Tom’s trading process
Tom explains that he doesn't rely on mainstream media or other content for his trading decisions. He prefers to fade his own hosts on Tastylive, believing that they are likely to be wrong about macro calls. He relies on his own gut intuition and understanding of price extremes, which he has developed over 40 years of experience. He shares a funny story about how he built Thinkorswim without charts because he had never seen anyone use them on the trading floor.
Best trade
Tom shares a story about his best trade, which involved buying a large number of call options on the S&P 100 index before the start of the Gulf War in 1991. He explains that everyone in the pit was expecting the market to crash, but the market opened lock limit up the next day, making his trade extremely profitable.
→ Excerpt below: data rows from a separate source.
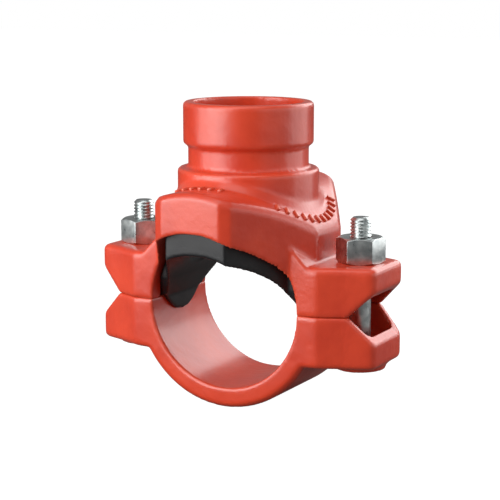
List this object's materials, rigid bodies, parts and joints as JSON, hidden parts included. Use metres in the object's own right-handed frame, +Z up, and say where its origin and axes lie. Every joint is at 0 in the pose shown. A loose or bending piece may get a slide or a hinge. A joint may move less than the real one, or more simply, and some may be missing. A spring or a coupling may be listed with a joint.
{
  "type": "mechanical tee",
  "caption": "Bolted mechanical tee: a branch housing with a grooved outlet and a strap housing clamp round a run pipe, sealed by a saddle gasket.",
  "frame": {"origin": "on the run pipe's axis, straight below the outlet, on the plane where the two housings meet", "axes": "+Z up the outlet's axis, +Y along the run pipe, +X from the left bolt to the right bolt"},
  "size_m": [0.115, 0.086, 0.1118],
  "materials": {
    "housing_paint": "satin orange-red paint on cast iron",
    "gasket_rubber": "moulded black rubber",
    "zinc": "bright zinc plate"
  },
  "bodies": {
    "branch": {"upper_housing": "housing_paint", "gasket": "gasket_rubber"},
    "strap": {"lower_housing": "housing_paint", "bolt_left": "zinc", "bolt_right": "zinc"},
    "left_nut": {"nut_left": "zinc"},
    "right_nut": {"nut_right": "zinc"}
  },
  "joints": [
    {"name": "strap_drop", "type": "slide", "parent": "branch", "child": "strap", "axis": [0, 0, -1], "range_m": [0, 0.00625]},
    {"name": "left_nut_turn", "type": "hinge", "parent": "branch", "child": "left_nut", "pos_m": [-0.0461, 0, 0.0178], "axis": [0, 0, 1], "range_deg": [0, 1800.5]},
    {"name": "right_nut_turn", "type": "hinge", "parent": "branch", "child": "right_nut", "pos_m": [0.0461, 0, 0.0178], "axis": [0, 0, 1], "range_deg": [0, 1800.5]}
  ],
  "couplings": [
    {"joint": "left_nut_turn", "follows": "strap_drop", "rad_per_m": 5026.5},
    {"joint": "right_nut_turn", "follows": "strap_drop", "rad_per_m": 5026.5}
  ]
}
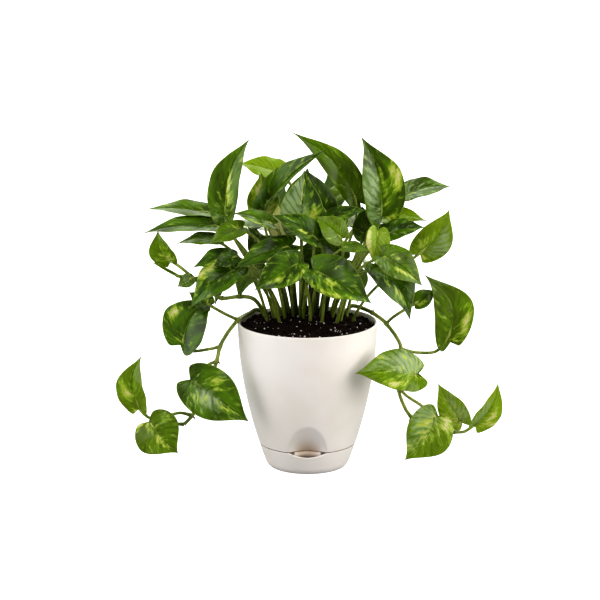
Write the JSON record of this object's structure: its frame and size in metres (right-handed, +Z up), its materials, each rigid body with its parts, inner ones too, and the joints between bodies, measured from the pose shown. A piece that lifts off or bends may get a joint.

He emphasizes that the market is unpredictable and that no one can consistently predict its direction.
Worst trade
Tom describes his worst trade, which involved being short both the S&P 500 and bonds in 2014. He explains that both assets moved in the same direction, resulting in significant losses. He emphasizes that size is the biggest risk in trading and that it's important to keep positions small.
Tom's portfolio
Tom reveals that he manages his portfolio of 100 positions himself and that he checks his positions multiple times a day. He shares a story about how he was shocked to discover that his phone was lighting up 750 times a day with notifications, prompting him to turn off most of them. He estimates that he checks his positions every 10 minutes.
Market landscape and outlook
Tom discusses the current market landscape and his outlook for the future. He believes that the US market is the most liquid in the world and that it's important to protect this system from politicians who don't understand how free markets work. He is concerned about regulations that could stifle innovation and growth. He is excited about the potential for digital assets and event-based markets to revolutionize finance. He believes that the future of finance will be more dynamic and unpredictable than ever before.